■ Set problem
Tally the lines holding the word "context" and state the count by itself.

■ Dataset extract

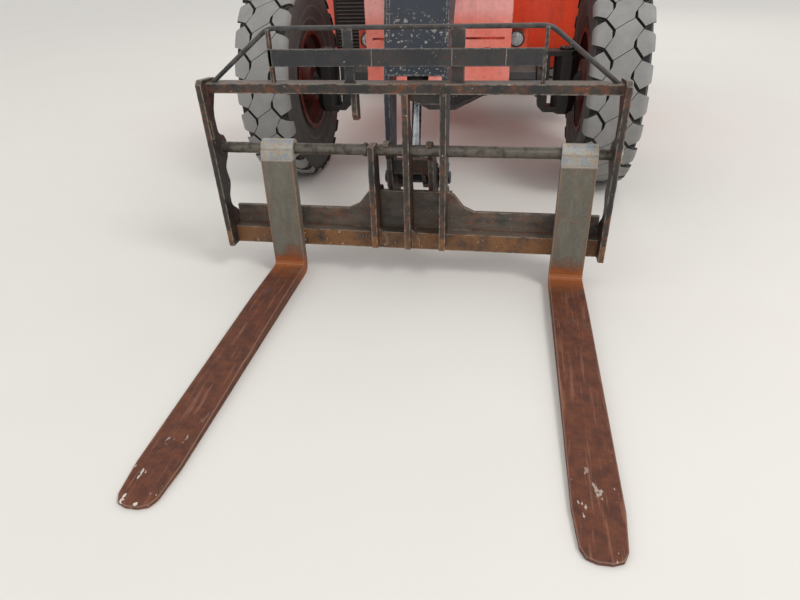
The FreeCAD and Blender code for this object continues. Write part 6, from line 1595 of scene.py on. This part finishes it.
class TELEHANDLER_OT_stage(bpy.types.Operator):
    """Sets the pale floor, the soft light and the camera at the photograph's angle"""
    bl_idname = "telehandler.stage"
    bl_label = "Stage"

    def execute(self, context):
        scene = context.scene
        tree, shader, place = start_material("floor_pale_matt", {"Metallic": 0.0, "Roughness": 0.9})
        grain = patches(tree, place, 900, 0.3, 0.7)
        tree.links.new(mixed(tree, ["#d9d6d0", (grain, 0.3, "#d2cec7")]), shader.inputs["Base Color"])
        mesh = bpy.data.meshes.new("floor")
        half, z = 30, -0.002  # in metres; just under the ground, so that the tyres don't cut it
        mesh.from_pydata([(-half, -half, z), (half, -half, z), (half, half, z), (-half, half, z)], [],
                         [(0, 1, 2, 3)])
        mesh.materials.append(bpy.data.materials["floor_pale_matt"])
        floor = bpy.data.objects.new("floor", mesh)
        scene.collection.objects.link(floor)
        world = bpy.data.worlds.new("soft_studio")
        world.use_nodes = True
        tree = world.node_tree
        tree.nodes.clear()
        light = add(tree, "ShaderNodeBackground", {0: (1, 1, 1, 1), 1: 0.9})
        backdrop = add(tree, "ShaderNodeBackground", {0: (*linear("#d3d1cc"), 1), 1: 1.0})
        seen = add(tree, "ShaderNodeLightPath", out=0)
        shown = add(tree, "ShaderNodeMixShader", {0: seen, 1: light, 2: backdrop})
        add(tree, "ShaderNodeOutputWorld", {0: shown})
        scene.world = world
        # Soft boxes: name, place, size in metres, power in watts
        for name, spot, size, power in (("key", (5.5, -6.0, 8.0), 3.0, 400),
                                        ("fill", (-7.0, -5.0, 5.0), 6.0, 50),
                                        ("rear", (2.0, 9.0, 7.0), 6.0, 130)):
            lamp = bpy.data.lights.new(name, "AREA")
            lamp.energy = power
            lamp.size = size
            holder = bpy.data.objects.new(name, lamp)
            holder.location = spot
            holder.rotation_euler = (Vector((0, 0, 0.8)) - Vector(spot)).to_track_quat("-Z", "Y").to_euler()
            scene.collection.objects.link(holder)
        scene.view_settings.view_transform = "Standard"
        # The photograph's camera: its right, up and backward directions, as found from the fork blades
        right = Vector((0.98668, 0.16032, -0.02742))
        back = Vector((0.15214, -0.85011, 0.50415))
        up = back.cross(right)
        camera = bpy.data.cameras.new("photo_camera")
        camera.sensor_width = 36
        camera.lens = 27.09
        holder = bpy.data.objects.new("photo_camera", camera)
        holder.matrix_world = Matrix.Translation((0.42008, -4.75532, 1.42595)) @ Matrix(
            (right, up, back)).transposed().to_4x4()
        scene.collection.objects.link(holder)
        scene.camera = holder
        return {"FINISHED"}


OPERATORS = (TELEHANDLER_OT_materials, TELEHANDLER_OT_tyres, TELEHANDLER_OT_rims, TELEHANDLER_OT_cylinders,
             TELEHANDLER_OT_lamps, TELEHANDLER_OT_mirrors, TELEHANDLER_OT_seat, TELEHANDLER_OT_controls,
             TELEHANDLER_OT_cab_fittings, TELEHANDLER_OT_backrest, TELEHANDLER_OT_front_fittings,
             TELEHANDLER_OT_engine_fittings, TELEHANDLER_OT_boom_fittings, TELEHANDLER_OT_chassis_fittings,
             TELEHANDLER_OT_stage)
GROUPS = {"telehandler_colours": TELEHANDLER_PG_colours, "telehandler_tyres": TELEHANDLER_PG_tyres}


class TELEHANDLER_PT_panel(bpy.types.Panel):
    """Lists the settings and the steps that dress the machine"""
    bl_idname = "TELEHANDLER_PT_panel"
    bl_label = "Telehandler"
    bl_space_type = "VIEW_3D"
    bl_region_type = "UI"
    bl_category = "Telehandler"

    def draw(self, context):
        for name, group in GROUPS.items():
            for key in group.__annotations__:
                self.layout.prop(getattr(context.scene, name), key)
        for operator in OPERATORS:
            self.layout.operator(operator.bl_idname)


def register():
    """Make the add-on's classes and settings known."""
    for made in (*GROUPS.values(), *OPERATORS, TELEHANDLER_PT_panel):
        bpy.utils.register_class(made)
    for name, group in GROUPS.items():
        setattr(bpy.types.Scene, name, bpy.props.PointerProperty(type=group))


def unregister():
    """Take the settings and classes away again."""
    for name in GROUPS:
        delattr(bpy.types.Scene, name)
    for made in (TELEHANDLER_PT_panel, *reversed(OPERATORS), *reversed(GROUPS.values())):
        bpy.utils.unregister_class(made)


def main():
    """Dress the frame step by step."""
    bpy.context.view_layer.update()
    register()
    for operator in OPERATORS:
        area, name = operator.bl_idname.split(".")
        getattr(getattr(bpy.ops, area), name)()


if __name__ == "__main__":
    main()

■ Answer for the task
5